Hybrid FEM and FDM Approach for Monolithic Catalytic Converters with Pore Diffusion

• Published in: Emission control science and technology (Online) Vol. 6; no. 2; pp. 244 - 253
• Main Authors: Wang, Wen, Bissett, Edward J., Wahiduzzaman, Syed
• Format: Journal Article
• Language: English
• Published: Cham Springer International Publishing 01.06.2020; Springer Nature B.V
• Subjects: Asymptotic methods; Automotive parts; Bad Herrenalb; Catalytic converters; Computer simulation; Diffusion; Earth and Environmental Science; Earth Sciences; Emission control equipment; Environmental Science and Engineering; Exhaust systems; Finite difference method; Finite element method; Germany; Heat loss; Industrial Chemistry/Chemical Engineering; Kinetics; Laminar flow; Mathematical models; Monolithic materials; Reaction kinetics; SPECIAL ISSUE: 2019 MODEGAT September 8-10; Surfaces and Interfaces; Temperature; Thin Films; Three dimensional models; Transport equations; Finite element method; Numerical simulation; Catalytic converter; Pore diffusion; Asymptotic; Finite difference method
• ISSN: 2199-3629; 2199-3637
• DOI: 10.1007/s40825-019-00152-z

A transient, three-dimensional model is developed for monolith catalytic converters with washcoat pore diffusion.
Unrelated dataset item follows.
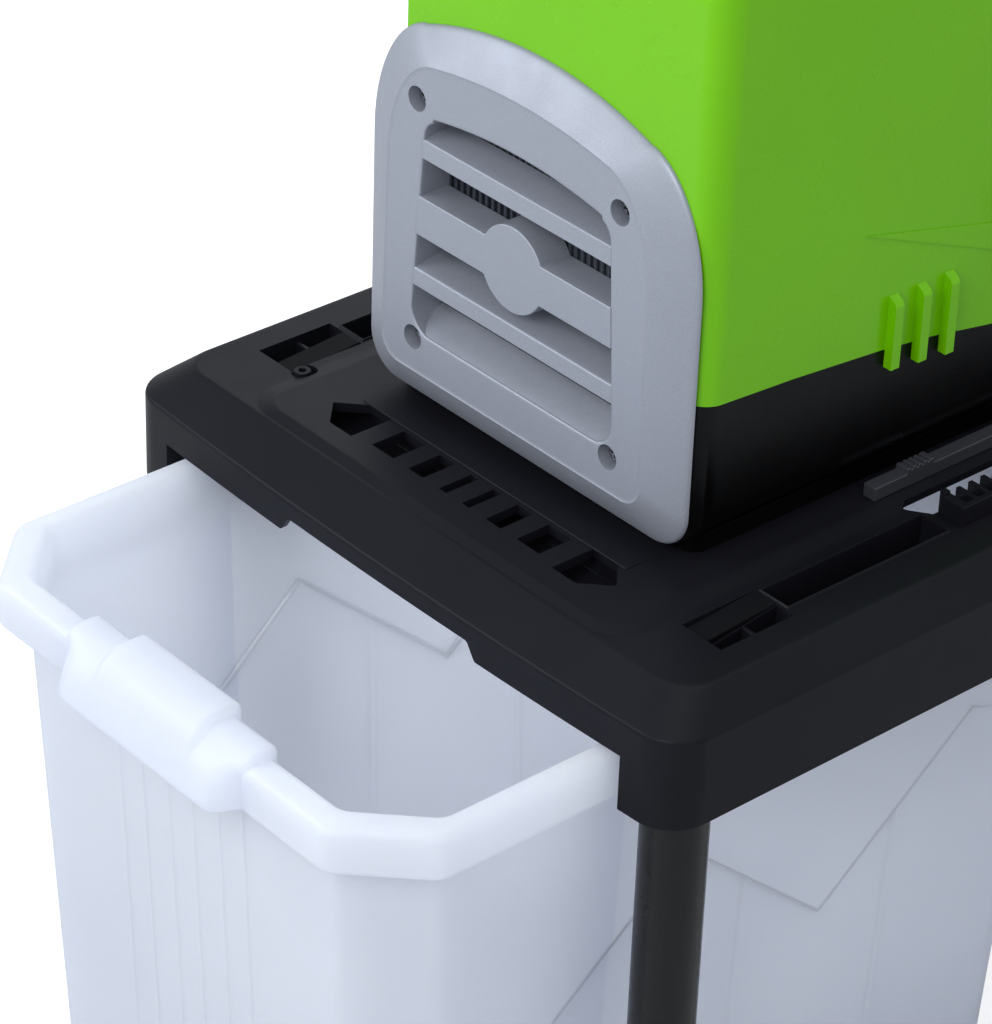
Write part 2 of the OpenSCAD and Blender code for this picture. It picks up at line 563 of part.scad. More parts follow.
// ---------- bin latches ----------
module latch(s) color([0.10, 0.10, 0.12]) place() difference() {
  union() {
    box([161, 178, -2.5], [178, 236, 9]);
    box([161, 178, -2.5], [165, 182, 12]);
  }
  for (y = [184:9:226]) box([158, y, 1], [174.4, y + 6, 12]);
}
module latch_right() latch();
module latch_left() mirror([1, 0, 0]) latch();
module interlock_slider() color([0.08, 0.08, 0.09]) place() difference() {
  union() {
    box([127.6, 157, 0.2], [136, 330, 8]);
    box([127.6, 180, 8], [136, 200, 11]);
  }
  for (y = [183:4:196]) box([120, y, 9.6], [140, y + 1.6, 12]);
}

deck();
bin_rail_left();
bin_rail_right();
leg_front_left();
leg_front_right();
leg_rear_left();
leg_rear_right();
foot_left();
foot_right();
side_tube_left();
side_tube_right();
rear_tube();
axle();
hub_left();
hub_right();
tyre_left();
tyre_right();
wheel_cap_left();
wheel_cap_right();
bin();
lower_shell();
upper_shell();
vent_cover();
cover_screw_1();
cover_screw_2();
cover_screw_3();
cover_screw_4();
fan();
stator();
rotor();
shield_front();
shield_rear();
gearbox_case();
gearbox_cover();
mid_gear();
drum_gear();
drum();
cutter_chamber();
chamber_cover();
pressure_plate();
adjust_nut();
adjust_screw();
adjust_knob();
hopper();
hopper_rim();
guard_flap_left();
guard_flap_right();
console();
start_button();
stop_button();
selector();
power_inlet();
reset_button();
capacitor();
latch_left();
latch_right();
interlock_slider();
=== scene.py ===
import bpy, bmesh, math
from mathutils import Vector, Matrix


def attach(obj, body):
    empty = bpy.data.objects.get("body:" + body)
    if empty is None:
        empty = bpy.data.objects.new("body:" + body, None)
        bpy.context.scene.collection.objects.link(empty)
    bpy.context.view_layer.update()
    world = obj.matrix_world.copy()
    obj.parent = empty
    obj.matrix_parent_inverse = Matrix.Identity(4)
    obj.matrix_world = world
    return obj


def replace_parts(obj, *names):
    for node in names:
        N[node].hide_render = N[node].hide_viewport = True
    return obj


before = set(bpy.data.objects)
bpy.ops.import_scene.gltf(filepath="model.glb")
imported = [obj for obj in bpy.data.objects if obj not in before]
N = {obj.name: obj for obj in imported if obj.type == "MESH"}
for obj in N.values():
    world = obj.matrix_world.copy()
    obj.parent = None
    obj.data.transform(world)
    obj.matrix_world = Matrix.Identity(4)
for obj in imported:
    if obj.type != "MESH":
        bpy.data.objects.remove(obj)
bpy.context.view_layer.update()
OY, OZ = -0.170, 0.480          # the deck's middle and raised top in the row frame


def P(x, y, z):
    """A point given in millimetres from the deck's middle, in the row frame in metres."""
    return (x / 1000.0, y / 1000.0 + OY, z / 1000.0 + OZ)


def lin(c):
    return tuple(((v / 255.0) / 12.92 if v / 255.0 <= 0.04045 else ((v / 255.0 + 0.055) / 1.055) ** 2.4) for v in c)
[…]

Due to the unique configuration of monolith converters, the flow within the channel can be considered fully developed laminar flow, and one-dimensional transport equations can be formulated for the flow and species. On the other hand, a three-dimensional equation is necessary for the monolith solid temperature to capture the effects of significant external heat loss or flow maldistribution. The proposed model employs a three-dimensional finite-element method (FEM) for the solid temperature equation and a one-dimensional finite-difference method (FDM) for the flow and species equations. A recently developed asymptotic approach (Bissett, Emiss. Control Sci. Technol. 1( 1 ), 3–16, 2015, Bissett, Emiss. Control Sci. Technol. 5(1), 45–54, 2019) is utilized to solve the washcoat pore diffusion and surface coverages equations. The three-dimensional FEM meshes are chosen so the nodes also serve for the one-dimensional transport equations. All equations are solved fully coupled, without lagging or reliance upon external tools. The developed solver can efficiently simulate general cross-section geometries (circle, oval, rectangle, etc.) for a catalytic monolith under nonuniform inlet distribution and detailed washcoat pore diffusion. The solver is verified by comparing the simulation results to the one-dimensional simulation results for a simple geometry under uniform inlet conditions. The model can be applied to flow through general monolith catalytic reactors with single or dual washcoat layers and a wide range of kinetics.